(OBJECTIVE) Extract all data as written.

(DATA PROVIDED)

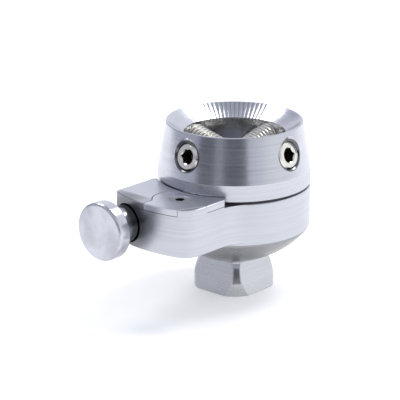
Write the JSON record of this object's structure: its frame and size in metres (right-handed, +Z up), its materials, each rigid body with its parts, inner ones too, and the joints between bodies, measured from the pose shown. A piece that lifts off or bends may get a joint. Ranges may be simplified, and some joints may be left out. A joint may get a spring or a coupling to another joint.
{
  "type": "prosthetic leg rotation adapter",
  "caption": "Rotation adapter for a modular leg prosthesis: pyramid receiver with tilted set screws, turning in a housing with a push-button lock, over a male pyramid.",
  "frame": {"origin": "on the main rotation axis, at the centre of the male pyramid's end face", "axes": "+Z up along the main rotation axis towards the receiver's mouth; the push button points along -X; the set screws lie along X and Y"},
  "size_m": [0.0712, 0.045, 0.0509],
  "materials": {
    "bright_aluminium": "fine turned and milled",
    "button_steel": "turned, polished edge",
    "pyramid_steel": "satin, fine turned",
    "screw_steel": "bright",
    "hardened_steel": "ground",
    "black_polymer": "satin black",
    "bronze": "satin",
    "spring_steel": "bright drawn"
  },
  "bodies": {
    "housing": {"housing": "bright_aluminium", "pyramid_adapter": "pyramid_steel", "cover_plate": "bright_aluminium", "cover_screw": "screw_steel", "glide_ring": "black_polymer", "dowel_pins": "hardened_steel", "bearing_outer_race": "hardened_steel", "bearing_balls": "hardened_steel", "bearing_cage": "bronze", "bearing_circlip": "spring_steel", "button_bush": "black_polymer", "pivot_post": "hardened_steel", "lever_spring": "spring_steel"},
    "receiver": {"receiver": "bright_aluminium", "index_ring": "hardened_steel", "index_ring_pins": "hardened_steel", "bearing_inner_race": "hardened_steel", "clamp_disc": "hardened_steel", "lock_washer": "spring_steel", "centre_bolt": "hardened_steel"},
    "set_screw_1": {"set_screw_1": "screw_steel"},
    "set_screw_2": {"set_screw_2": "screw_steel"},
    "set_screw_3": {"set_screw_3": "screw_steel"},
    "set_screw_4": {"set_screw_4": "screw_steel"},
    "push_button": {"push_button": "button_steel", "drive_pin": "hardened_steel"},
    "lock_lever": {"lock_lever": "hardened_steel", "lever_bush": "bronze"}
  },
  "joints": [
    {"name": "receiver_turn", "type": "hinge", "parent": "housing", "child": "receiver", "pos_m": [0, 0, 0.0251], "axis": [0, 0, 1], "continuous": true},
    {"name": "button_push", "type": "slide", "parent": "housing", "child": "push_button", "axis": [1, 0, 0], "range_m": [0, 0.004], "stiffness_N_per_m": 1500, "springref_m": -0.003},
    {"name": "lever_swing", "type": "hinge", "parent": "housing", "child": "lock_lever", "pos_m": [-0.0286, -0.0044, 0.0299], "axis": [0, 0, 1], "range_deg": [-17.7, 0], "deforming": ["lever_spring"]},
    {"name": "set_screw_1_travel", "type": "slide", "parent": "receiver", "child": "set_screw_1", "axis": [-0.9659, 0, 0.2588], "range_m": [-0.001, 0.005]},
    {"name": "set_screw_2_travel", "type": "slide", "parent": "receiver", "child": "set_screw_2", "axis": [0, -0.9659, 0.2588], "range_m": [-0.001, 0.005]},
    {"name": "set_screw_3_travel", "type": "slide", "parent": "receiver", "child": "set_screw_3", "axis": [0.9659, 0, 0.2588], "range_m": [-0.001, 0.005]},
    {"name": "set_screw_4_travel", "type": "slide", "parent": "receiver", "child": "set_screw_4", "axis": [0, 0.9659, 0.2588], "range_m": [-0.001, 0.005]}
  ],
  "couplings": [
    {"joint": "lever_swing", "follows": "button_push", "rad_per_m": -76.849}
  ]
}
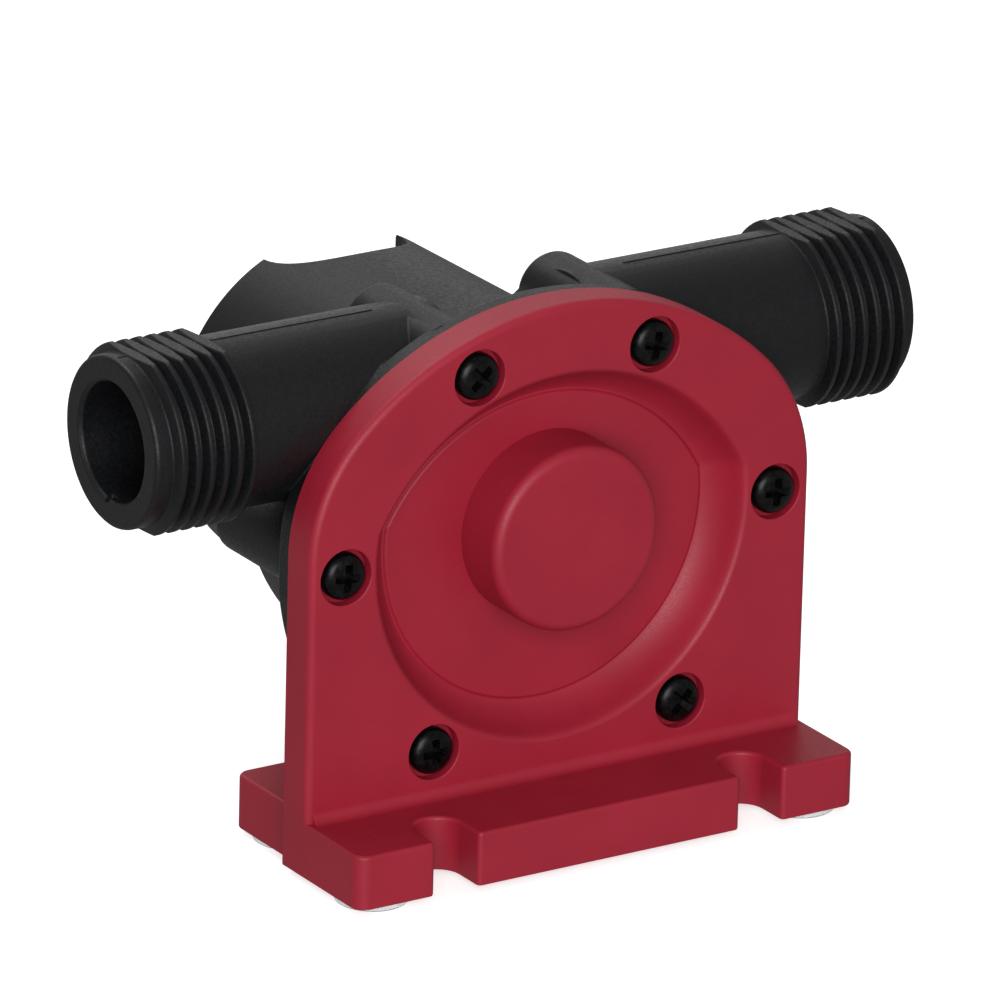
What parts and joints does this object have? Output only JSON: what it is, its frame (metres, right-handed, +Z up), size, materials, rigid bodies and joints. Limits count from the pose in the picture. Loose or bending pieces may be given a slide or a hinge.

(FINISHED ANSWER)
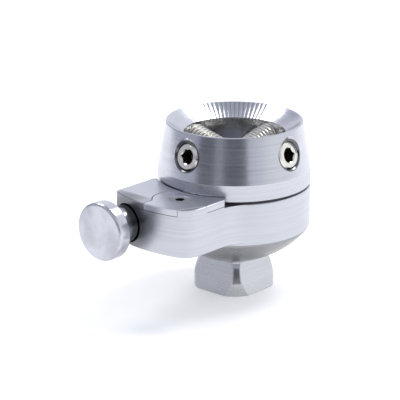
Write the JSON record of this object's structure: its frame and size in metres (right-handed, +Z up), its materials, each rigid body with its parts, inner ones too, and the joints between bodies, measured from the pose shown. A piece that lifts off or bends may get a joint. Ranges may be simplified, and some joints may be left out. A joint may get a spring or a coupling to another joint.
{
  "type": "prosthetic leg rotation adapter",
  "caption": "Rotation adapter for a modular leg prosthesis: pyramid receiver with tilted set screws, turning in a housing with a push-button lock, over a male pyramid.",
  "frame": {"origin": "on the main rotation axis, at the centre of the male pyramid's end face", "axes": "+Z up along the main rotation axis towards the receiver's mouth; the push button points along -X; the set screws lie along X and Y"},
  "size_m": [0.0712, 0.045, 0.0509],
  "materials": {
    "bright_aluminium": "fine turned and milled",
    "button_steel": "turned, polished edge",
    "pyramid_steel": "satin, fine turned",
    "screw_steel": "bright",
    "hardened_steel": "ground",
    "black_polymer": "satin black",
    "bronze": "satin",
    "spring_steel": "bright drawn"
  },
  "bodies": {
    "housing": {"housing": "bright_aluminium", "pyramid_adapter": "pyramid_steel", "cover_plate": "bright_aluminium", "cover_screw": "screw_steel", "glide_ring": "black_polymer", "dowel_pins": "hardened_steel", "bearing_outer_race": "hardened_steel", "bearing_balls": "hardened_steel", "bearing_cage": "bronze", "bearing_circlip": "spring_steel", "button_bush": "black_polymer", "pivot_post": "hardened_steel", "lever_spring": "spring_steel"},
    "receiver": {"receiver": "bright_aluminium", "index_ring": "hardened_steel", "index_ring_pins": "hardened_steel", "bearing_inner_race": "hardened_steel", "clamp_disc": "hardened_steel", "lock_washer": "spring_steel", "centre_bolt": "hardened_steel"},
    "set_screw_1": {"set_screw_1": "screw_steel"},
    "set_screw_2": {"set_screw_2": "screw_steel"},
    "set_screw_3": {"set_screw_3": "screw_steel"},
    "set_screw_4": {"set_screw_4": "screw_steel"},
    "push_button": {"push_button": "button_steel", "drive_pin": "hardened_steel"},
    "lock_lever": {"lock_lever": "hardened_steel", "lever_bush": "bronze"}
  },
  "joints": [
    {"name": "receiver_turn", "type": "hinge", "parent": "housing", "child": "receiver", "pos_m": [0, 0, 0.0251], "axis": [0, 0, 1], "continuous": true},
    {"name": "button_push", "type": "slide", "parent": "housing", "child": "push_button", "axis": [1, 0, 0], "range_m": [0, 0.004], "stiffness_N_per_m": 1500, "springref_m": -0.003},
    {"name": "lever_swing", "type": "hinge", "parent": "housing", "child": "lock_lever", "pos_m": [-0.0286, -0.0044, 0.0299], "axis": [0, 0, 1], "range_deg": [-17.7, 0], "deforming": ["lever_spring"]},
    {"name": "set_screw_1_travel", "type": "slide", "parent": "receiver", "child": "set_screw_1", "axis": [-0.9659, 0, 0.2588], "range_m": [-0.001, 0.005]},
    {"name": "set_screw_2_travel", "type": "slide", "parent": "receiver", "child": "set_screw_2", "axis": [0, -0.9659, 0.2588], "range_m": [-0.001, 0.005]},
    {"name": "set_screw_3_travel", "type": "slide", "parent": "receiver", "child": "set_screw_3", "axis": [0.9659, 0, 0.2588], "range_m": [-0.001, 0.005]},
    {"name": "set_screw_4_travel", "type": "slide", "parent": "receiver", "child": "set_screw_4", "axis": [0, 0.9659, 0.2588], "range_m": [-0.001, 0.005]}
  ],
  "couplings": [
    {"joint": "lever_swing", "follows": "button_push", "rad_per_m": -76.849}
  ]
}
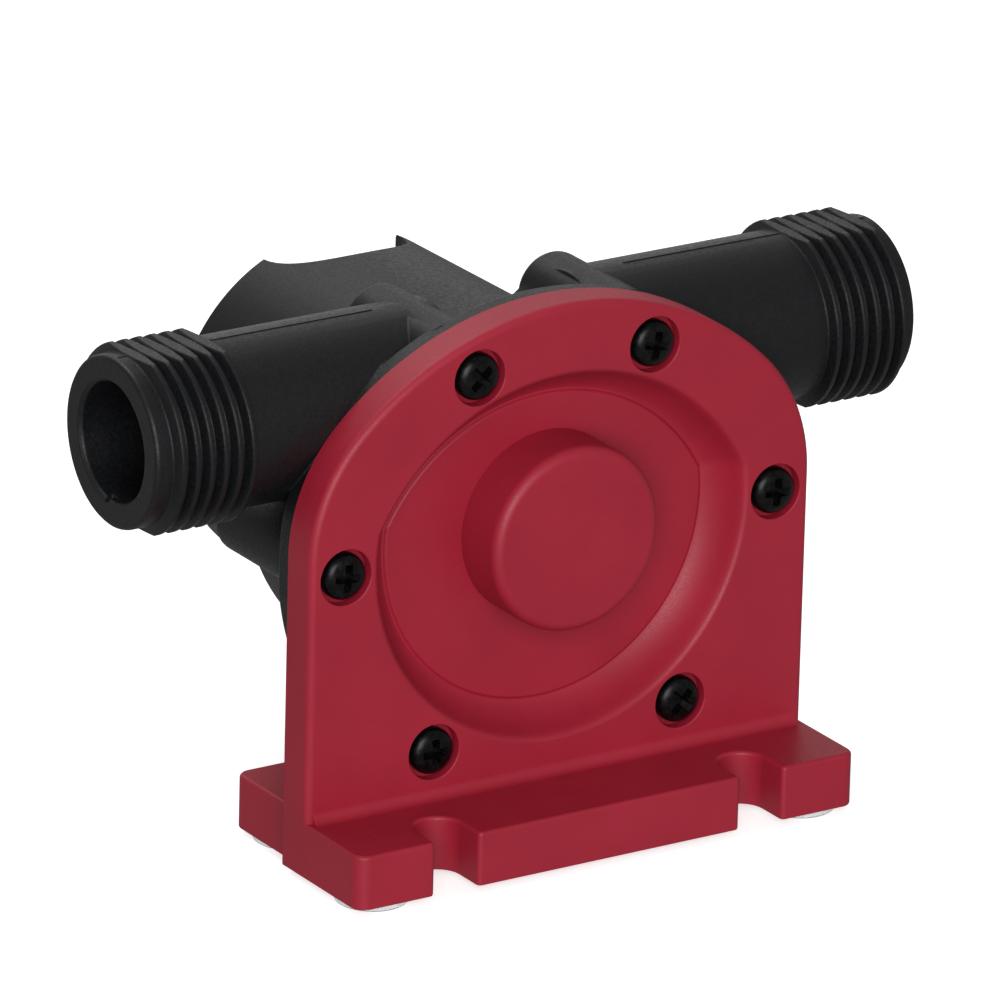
What parts and joints does this object have? Output only JSON: what it is, its frame (metres, right-handed, +Z up), size, materials, rigid bodies and joints. Limits count from the pose in the picture. Loose or bending pieces may be given a slide or a hinge.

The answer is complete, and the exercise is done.